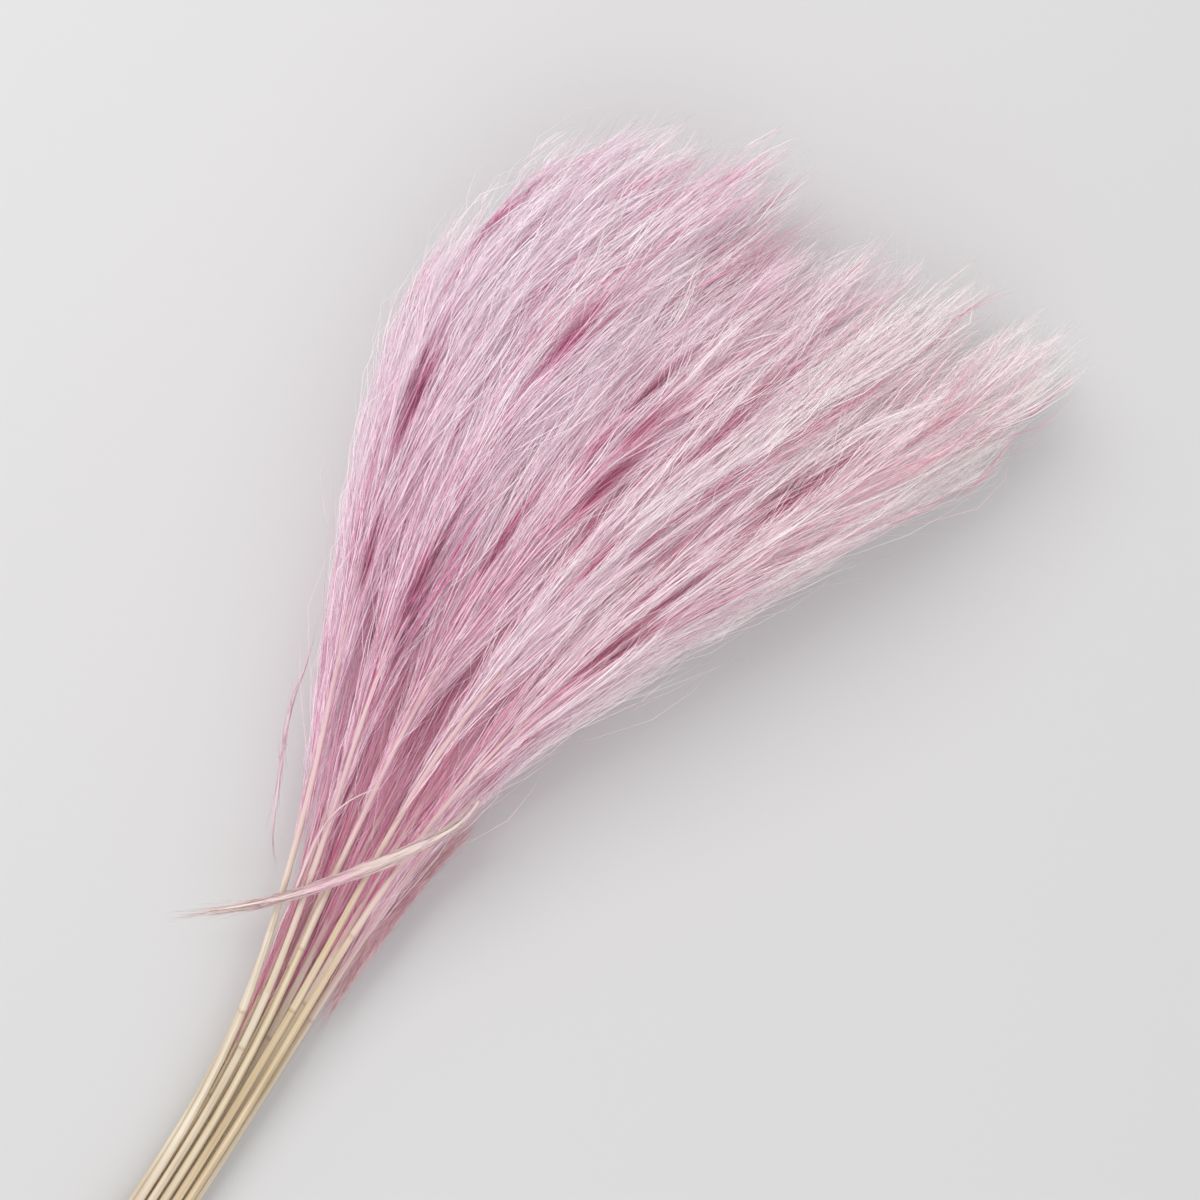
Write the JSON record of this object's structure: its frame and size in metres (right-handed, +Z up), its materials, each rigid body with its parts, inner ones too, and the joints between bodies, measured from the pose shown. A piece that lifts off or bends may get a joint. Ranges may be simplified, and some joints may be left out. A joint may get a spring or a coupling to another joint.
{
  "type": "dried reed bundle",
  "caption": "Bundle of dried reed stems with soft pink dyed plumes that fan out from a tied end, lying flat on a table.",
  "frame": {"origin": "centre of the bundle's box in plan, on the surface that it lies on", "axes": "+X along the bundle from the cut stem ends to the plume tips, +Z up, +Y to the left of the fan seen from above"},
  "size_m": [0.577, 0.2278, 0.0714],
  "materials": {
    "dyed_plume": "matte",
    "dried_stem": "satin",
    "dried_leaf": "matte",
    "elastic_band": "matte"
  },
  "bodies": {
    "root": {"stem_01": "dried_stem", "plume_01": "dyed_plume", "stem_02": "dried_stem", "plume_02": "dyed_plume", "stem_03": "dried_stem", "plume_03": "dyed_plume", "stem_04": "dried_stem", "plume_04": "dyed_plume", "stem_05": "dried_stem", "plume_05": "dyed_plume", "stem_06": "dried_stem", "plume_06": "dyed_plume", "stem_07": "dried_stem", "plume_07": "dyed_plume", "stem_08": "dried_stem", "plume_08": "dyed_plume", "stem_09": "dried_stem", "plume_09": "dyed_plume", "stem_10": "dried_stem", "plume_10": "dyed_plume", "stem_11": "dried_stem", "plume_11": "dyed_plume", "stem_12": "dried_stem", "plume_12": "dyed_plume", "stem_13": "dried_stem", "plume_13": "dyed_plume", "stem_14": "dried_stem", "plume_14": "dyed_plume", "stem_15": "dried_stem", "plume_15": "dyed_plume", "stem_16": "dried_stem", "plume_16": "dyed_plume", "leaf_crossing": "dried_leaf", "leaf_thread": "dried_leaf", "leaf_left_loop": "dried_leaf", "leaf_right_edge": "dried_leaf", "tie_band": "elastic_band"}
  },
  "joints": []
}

# # # # # # #

### WHAT YOU WILL DO
Extract the full listing and reproduce each line exactly.

### TASK OUTPUT
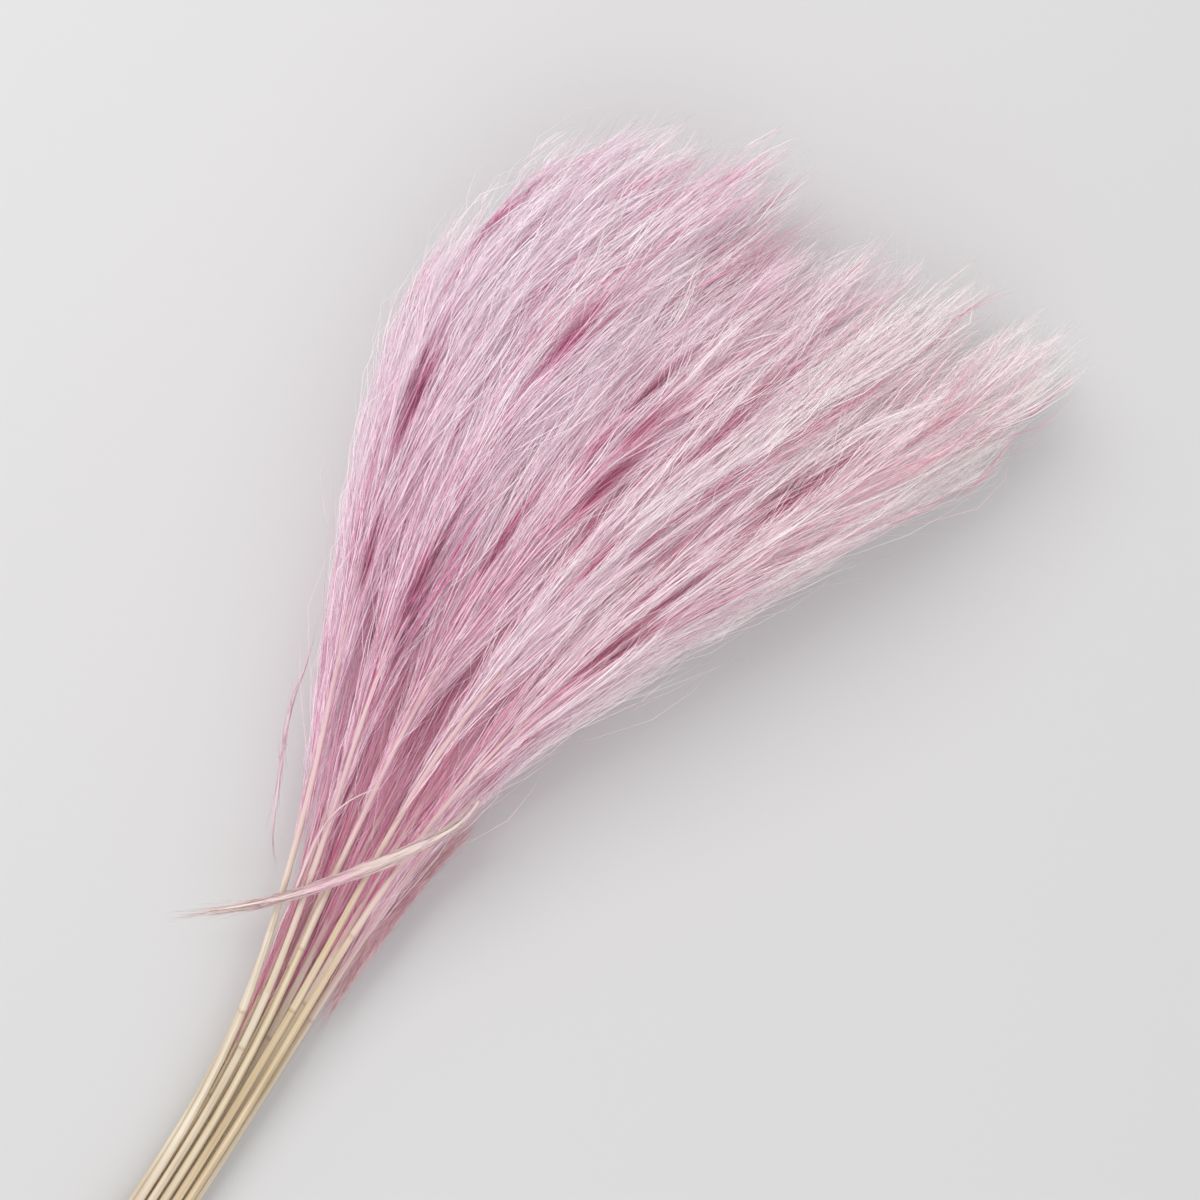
Write the JSON record of this object's structure: its frame and size in metres (right-handed, +Z up), its materials, each rigid body with its parts, inner ones too, and the joints between bodies, measured from the pose shown. A piece that lifts off or bends may get a joint. Ranges may be simplified, and some joints may be left out. A joint may get a spring or a coupling to another joint.
{
  "type": "dried reed bundle",
  "caption": "Bundle of dried reed stems with soft pink dyed plumes that fan out from a tied end, lying flat on a table.",
  "frame": {"origin": "centre of the bundle's box in plan, on the surface that it lies on", "axes": "+X along the bundle from the cut stem ends to the plume tips, +Z up, +Y to the left of the fan seen from above"},
  "size_m": [0.577, 0.2278, 0.0714],
  "materials": {
    "dyed_plume": "matte",
    "dried_stem": "satin",
    "dried_leaf": "matte",
    "elastic_band": "matte"
  },
  "bodies": {
    "root": {"stem_01": "dried_stem", "plume_01": "dyed_plume", "stem_02": "dried_stem", "plume_02": "dyed_plume", "stem_03": "dried_stem", "plume_03": "dyed_plume", "stem_04": "dried_stem", "plume_04": "dyed_plume", "stem_05": "dried_stem", "plume_05": "dyed_plume", "stem_06": "dried_stem", "plume_06": "dyed_plume", "stem_07": "dried_stem", "plume_07": "dyed_plume", "stem_08": "dried_stem", "plume_08": "dyed_plume", "stem_09": "dried_stem", "plume_09": "dyed_plume", "stem_10": "dried_stem", "plume_10": "dyed_plume", "stem_11": "dried_stem", "plume_11": "dyed_plume", "stem_12": "dried_stem", "plume_12": "dyed_plume", "stem_13": "dried_stem", "plume_13": "dyed_plume", "stem_14": "dried_stem", "plume_14": "dyed_plume", "stem_15": "dried_stem", "plume_15": "dyed_plume", "stem_16": "dried_stem", "plume_16": "dyed_plume", "leaf_crossing": "dried_leaf", "leaf_thread": "dried_leaf", "leaf_left_loop": "dried_leaf", "leaf_right_edge": "dried_leaf", "tie_band": "elastic_band"}
  },
  "joints": []
}